Bruxos da dissipação da verba pública não desanimam
Notas & Informações, O Estado de S.Paulo
O teto de gastos públicos, instituído pela Emenda Constitucional 95, aprovada em 2016, é uma das grandes conquistas da sociedade brasileira. Atacado desde o nascedouro pelos que acham que dinheiro surge do nada, o teto pretendia restabelecer a racionalidade na elaboração do Orçamento Federal – a pouca que havia fora ferida de morte no desastroso governo de Dilma Rousseff. Desde então, uma vez que o mecanismo impõe um limite para as despesas, os representantes eleitos pelo povo são obrigados a discutir periodicamente quais são as efetivas prioridades do País – algo que é próprio de uma democracia digna do nome.
O problema é que, na democracia brasileira, o debate sobre os gastos tem passado muito longe dos interesses da sociedade e das futuras gerações, limitando-se a uma disputa privada por pedaços do Orçamento para saciar a voracidade de parlamentares e a demagogia de governantes.
Com o teto de gastos, essa disputa, que normalmente já é bastante dura, se tornou particularmente feroz, pois o mecanismo impede que as despesas cresçam, em seu conjunto, além da inflação do ano anterior, seja qual for o desempenho da economia.
Há duas maneiras de lidar com esse limite. Uma é civilizada e democrática, por meio de trabalhosa negociação política a respeito das prioridades; a outra, essencialmente antidemocrática e irresponsável, é inventar um Orçamento, com despesas acima das receitas, e depois buscar maneiras “criativas” de burlar o teto de gastos, tornando-o letra morta, malgrado estar inscrito na Constituição.
Infelizmente, a classe política e dirigente em Brasília, a despeito de suas juras de respeito pelo teto de gastos, parece inclinada a seguir o caminho mais fácil e menos democrático de lidar com o Orçamento. Não foram poucas as ocasiões, na longuíssima tramitação do Orçamento deste ano, em que tanto o governo como sua base parlamentar apresentaram fórmulas mágicas para criar receita onde não existe – em geral sacrificando programas sociais, aposentadorias e, às vezes, a própria aritmética.
A última investida está no forno. O Estado teve acesso ao pré-projeto de uma Proposta de Emenda Constitucional (PEC) em estudo para permitir um gasto de R$ 18 bilhões em obras patrocinadas por parlamentares fora do teto de gastos. O governo tenta reduzir o valor para R$ 15 bilhões.

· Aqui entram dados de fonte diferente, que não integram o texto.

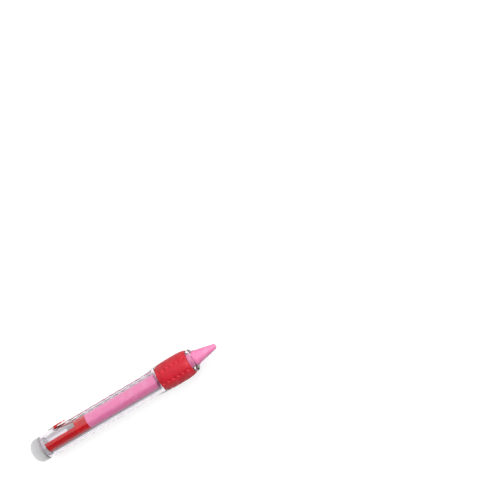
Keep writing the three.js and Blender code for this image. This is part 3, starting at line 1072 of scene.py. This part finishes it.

Como sempre, a aberração estará revestida das melhores intenções. No total, a PEC liberaria até R$ 35 bilhões em gastos fora do teto, por meio de créditos extraordinários, sob a justificativa de que é preciso bancar programas para atenuar os efeitos da pandemia de covid-19. Nessas condições, o gasto não entraria na contabilidade da meta de resultado primário, que é a diferença entre receitas e despesas, nem na regra de ouro, que impede a emissão de dívida para despesas correntes.
Do total, R$ 17 bilhões dizem respeito efetivamente aos efeitos da pandemia, pois serviriam para financiar um programa de crédito para pequenas empresas e a redução de jornada e salários de trabalhadores, além de atender a demandas do setor de saúde. O restante, contudo, seria destinado a “outras despesas que tenham por objetivo atenuar os impactos sanitários, sociais e econômicos, agravados durante o período da pandemia”, como está escrito no pré-projeto. É a senha para bancar obras encomendadas por emendas de parlamentares fora do teto de gastos.

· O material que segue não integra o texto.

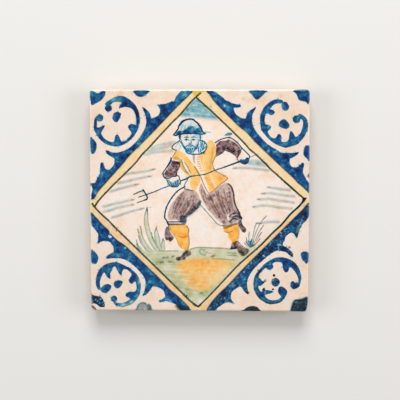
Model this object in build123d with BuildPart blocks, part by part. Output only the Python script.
"""Tin-glazed earthenware wall tile, hand-made in the early seventeenth century.

A slab of clay was rolled out, cut to a wooden pattern with a knife, dried, fired, dipped in white tin
glaze and painted. It is one solid piece. Its painted face is a little larger than its back, because the
knife was held at a slant, so that two tiles could meet at the face with mortar behind. The glaze turns
over the edges of the face in a soft roll. No side is quite straight and no corner is quite square.

The tile lies on its back. The origin is the middle of the back, +Z points out of the painted face, +Y
to the top of the picture and +X to its right.
"""

import math
import os

from build123d import *

# Driving dimensions, in millimetres. The face is measured between the knife's sharp cuts, and the roll of
# the glaze then brings its width to about 130.8, which is five old inches.
face_width = 131.3
face_height = 133.7  # from the bottom to the top of the picture
thickness = 15.0  # at the middle of the face
face_crown = 0.3  # how much lower the face is at the middle of a side than at its own middle
side_undercut = 1.4  # how far the knife ran in between the face and the back, on each side
corner_radius = 2.4  # of the four upright corners, seen from above
glaze_roll = 1.2  # radius at which the glaze turns over the edge of the face
back_arris = 0.6  # height of the slope where the wet clay's lower edge was wiped

# What the hand did. Each pull draws one corner in from the true rectangle, across and then along.
top_left_pull = (0.1, 0.1)
top_right_pull = (0.1, 0.0)
bottom_right_pull = (0.3, 0.0)
bottom_left_pull = (0.3, 0.9)
left_bow = 0.10  # how far the middle of each side stands out from the line between its corners
right_bow = 0.15
top_bow = 0.05
bottom_bow = -0.20

# Chips in the edges of the face. Each is a shallow shell-shaped break, as a ball would leave, and its bite
# is how far the ball goes in from where the sharp edge was.
corner_chip_radius = 4.2  # of the break that took the bottom left corner
corner_chip_bite = 2.1
second_chip_step = 3.0  # how far up the left side a smaller break follows the first
second_chip_radius = 2.8
second_chip_bite = 1.3
left_nick_height = 10.0  # above the middle of the left side
left_nick_radius = 1.8
left_nick_bite = 0.95
right_nick_height = 15.2  # above the middle of the right side
right_nick_radius = 2.4
right_nick_bite = 1.15


def side_arcs(inset):
    """The four bowed sides of the outline, drawn in by inset, each as its start, middle and end."""
    half_width = face_width / 2 - inset
    half_height = face_height / 2 - inset
    corners = [
        Vector(-half_width + top_left_pull[0], half_height - top_left_pull[1]),
        Vector(-half_width + bottom_left_pull[0], -half_height + bottom_left_pull[1]),
        Vector(half_width - bottom_right_pull[0], -half_height + bottom_right_pull[1]),
        Vector(half_width - top_right_pull[0], half_height - top_right_pull[1]),
    ]
    arcs = []
    for number, bow in enumerate([left_bow, bottom_bow, right_bow, top_bow]):
        start = corners[number]
        end = corners[(number + 1) % len(corners)]
        outward = (end - start).normalized().rotate(Axis.Z, -90)
        arcs.append((start, (start + end) / 2 + outward * bow, end))
    return arcs


def cut_chip(edge_point, outward, radius, bite):
    """Breaks a shell-shaped chip out of the open part: a ball that reaches bite deep at edge_point."""
    towards_the_ball = (Vector(*outward).normalized() + Vector(0, 0, 1)).normalized()
    with Locations(edge_point + towards_the_ball * (radius - bite)):
        Sphere(radius, mode=Mode.SUBTRACT)


with BuildPart() as tile:
    # The slab, from the smaller back up to the larger face, with the wiped arris round its back.
    inset_above_arris = side_undercut * (1 - back_arris / thickness)
    sections = [(0, inset_above_arris + back_arris), (back_arris, inset_above_arris), (thickness, 0)]
    for height, inset in sections:
        with BuildSketch(Plane.XY.offset(height)) as outline:
            with BuildLine():
                for start, middle, end in side_arcs(inset):
                    ThreePointArc(start, middle, end)
            make_face()
            fillet(outline.vertices(), corner_radius)
    loft(ruled=True)

    # The face is very slightly crowned, as clay that dried from its edges is.
    crown_radius = (face_width / 2) ** 2 / (2 * face_crown)
    with Locations((0, 0, thickness - crown_radius)):
        Sphere(crown_radius, mode=Mode.INTERSECT)

    # The glaze roll round the face.
    painted_face = tile.faces().sort_by(Axis.Z)[-1]
    fillet(painted_face.edges(), glaze_roll)

    # The broken bottom left corner, in two overlapping shells, and a nick in each upright side.
    left_edge = -face_width / 2
    right_edge = face_width / 2
    bottom_edge = -face_height / 2
    edge_level = thickness - face_crown
    sharp_corner = Vector(left_edge + bottom_left_pull[0], bottom_edge + bottom_left_pull[1], edge_level)
    rounded_off = corner_radius * (1 - math.sqrt(0.5))
    corner = sharp_corner + Vector(rounded_off, rounded_off, 0)
    cut_chip(corner, (-1, -1, 0), corner_chip_radius, corner_chip_bite)
    above_the_corner = sharp_corner + Vector(0, corner_radius + second_chip_step, 0)
    cut_chip(above_the_corner, (-1, 0, 0), second_chip_radius, second_chip_bite)
    left_nick = Vector(left_edge, left_nick_height, edge_level)
    cut_chip(left_nick, (-1, 0, 0), left_nick_radius, left_nick_bite)
    right_nick = Vector(right_edge, right_nick_height, edge_level)
    cut_chip(right_nick, (1, 0, 0), right_nick_radius, right_nick_bite)

tile.part.label = "tile"
os.makedirs("parts", exist_ok=True)
export_step(tile.part, "parts/tile.step")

Seria uma forma marota de superar o impasse no Orçamento, que se tornou um compêndio de crimes de responsabilidade por tirar dinheiro de despesas obrigatórias para custear obras de interesse dos congressistas. Mais uma vez, a ala da equipe econômica que ainda não se rendeu aos imperativos eleitorais do presidente Jair Bolsonaro e do Centrão, esteio de seu governo, pretende dificultar essa iniciativa.
Não se sabe se o pré-projeto prosperará – diante da repercussão negativa, o Ministério da Economia tratou de dizer que é apenas um estudo – , mas a simples existência de um debate sobre essa evidente gambiarra mostra a importância do teto de gastos. Se o limite constitucional não é capaz de desanimar os bruxos da dissipação do dinheiro público, imagine o leitor, apenas por um instante, se o teto não existisse.